Dr. Eliseu Auth

26/10/2021

A revolta das vacinas

25/10/2021 20H14

Jornal Ilustrado - A revolta das vacinas

Eliseu Auth

Quando pequeno, tinha dois medos. O primeiro era de injeção e o segundo, confessar. Uma vizinha querida e brincalhona de nome Leocádia Schuster, filha do meu padrinho, cuidava de mamãe acamada porque ganhara nenê. Entre uma tarefa e outra, eu a perturbava e ela me botava mais medos. Atochava que eu tinha que ser vacinado contra a marotagem e que, ao confessar, o padre me cortaria um pedaço da língua como penitência. A essa altura, ainda não tinha confessado e nem feito a primeira comunhão. A vizinha exagerou na dose e aqueles medos me acompanharam até a primeira comunhão e martelavam sobre minha cabeça como a espada de Dâmocles. As vacinas vão fazer bem, dizia. E a penitência também.

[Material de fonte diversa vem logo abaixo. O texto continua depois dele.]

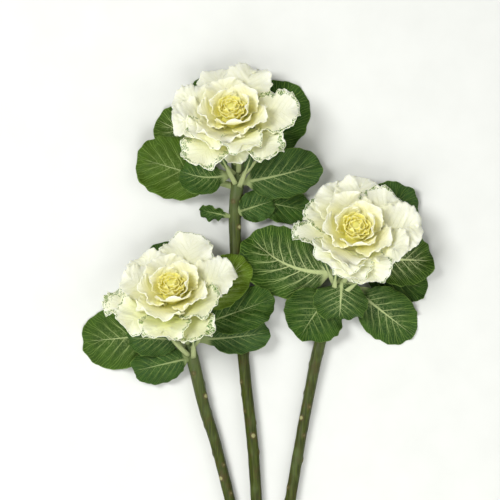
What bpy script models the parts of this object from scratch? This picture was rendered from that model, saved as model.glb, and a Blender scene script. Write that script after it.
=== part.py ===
"""A bunch of three cut ornamental kale stems, lying on a table with their heads facing up.

Frame: metres, +Z up from the table, +Y from the cut ends towards the heads. The origin is on the
table under the middle of the bunch. Sizes in the tables below are in millimetres.

Each stem carries green leaves on its neck and a rosette of white leaves round a yellow heart. The
leaves lie on the table and on one another, in the order of the table below.
"""

import math

import bmesh
import bpy
import numpy as np
from mathutils import Vector
from mathutils.bvhtree import BVHTree

MM = 0.001
UP = np.array((0.0, 0.0, 1.0))
GAP = 0.3
GOLDEN_ANGLE = 137.5

# Stems
STEM_SIDES = 8
SCAR_STEP = 36.0
SCAR_HALF = 3.5
SCAR_HEIGHT = 0.9
FIRST_SCAR = 60.0
LAST_SCAR = 20.0
NECK_RINGS = [0, 4, 9, 14, 19, 24, 30, 38, 46]
LAST_RING = 8.0
TAPER_LENGTH = 150.0

# Blades: how much of their outline is blade and not stalk, and the angle at which it meets the stalk
LEAF_SHARE = 0.72
PETAL_SHARE = 0.8
INNER_SHARE = 0.75
HEART_SHARE = 0.67
LAST_ANGLE = math.radians(160)
RIB_REACH = 0.72
BLADE_THICK = 0.7
NEARLY_FLAT = 0.94
STEEPEST = 0.6
SHARPEST = math.radians(50)
LEAF_LEVELS = (0, 0.12, 0.56, 1)
LEAF_COLUMNS = 14
PETAL_LEVELS = (0, 0.55, 1)
PETAL_COLUMNS = 10
INNER_COLUMNS = 8
HEART_COLUMNS = 6

# How a leaf lies on what is under it
CLEARANCE = 1.2
FEELER = 5.5
STIFFNESS = 0.6

# Rosettes. A profile is turned about the head's axis: pairs of radius and height up that axis.
CORE_SIDES = 10
CORE_RADIUS = 9.0
CORE_HEIGHT = 14.0
CORE_PROFILE = [
    (0, 0.4), (CORE_RADIUS - 2, 0.4), (CORE_RADIUS, 3), (CORE_RADIUS - 1.5, 9), (4, CORE_HEIGHT),
    (0, CORE_HEIGHT),
]
INNER_PETALS = 8
HEART_PETALS = 5
HEART_BASE = CORE_HEIGHT + 0.5
BUD_SIDES = 8
BUD_PROFILE = [
    (0, HEART_BASE), (5, HEART_BASE), (5.5, HEART_BASE + 3), (3.5, HEART_BASE + 8), (0, HEART_BASE + 10),
]


def unit(vector):
    return np.asarray(vector, float) / np.linalg.norm(vector)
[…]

Nos entreveros da pandemia as vacinas voltaram à discussão. Não pelo medo da furada no braço, mas pelos efeitos que seriam danosos, segundo o Presidente Bolsonaro. Tanta insanidade, nem o moleque traquinas tinha. E Muito menos a vizinha que me fez cair no conto do vigário.

Também a população do Rio de Janeiro, um dia, caiu num conto de vigário e fez a revolta da vacina. No início do período republicano, sem a melhor informação, as pessoas andavam assustadas com as epidemias da febre amarela, peste bubônica e da varíola. Foi quando Oswaldo Cruz, um sanitarista visionário, em 31.10.1904, convenceu o Congresso a aprovar a Lei da vacina obrigatória. Aí, políticos e jornais de oposição, irresponsavelmente e em meio à insegurança e confusão generalizada, passaram a difundir teorias de conspiração, tipo “fake news” da extrema direita. Diziam que vacinas faziam parte de um plano macabro para eliminar os mais pobres e favorecer as camadas abastadas. Foi um horror que explodiu na revolta da vacina. Houve barricadas, depredação de lojas, prédios públicos, postes de iluminação, pauladas e pedradas contra agentes de Cruz e suas equipes que pretendiam vacinar as pessoas. Consta que houve trinta mortos e centenas de feridos.

Hoje choramos a morte de mais de seiscentos mil brasileiros por covid e nos perguntamos: Quantos deles teriam sido salvos, caso tivéssemos vacinado bem antes? Não aprendemos as lições da história com a revolta da vacina.

(Eliseu Auth é promotor de justiça inativo, atualmente advogado).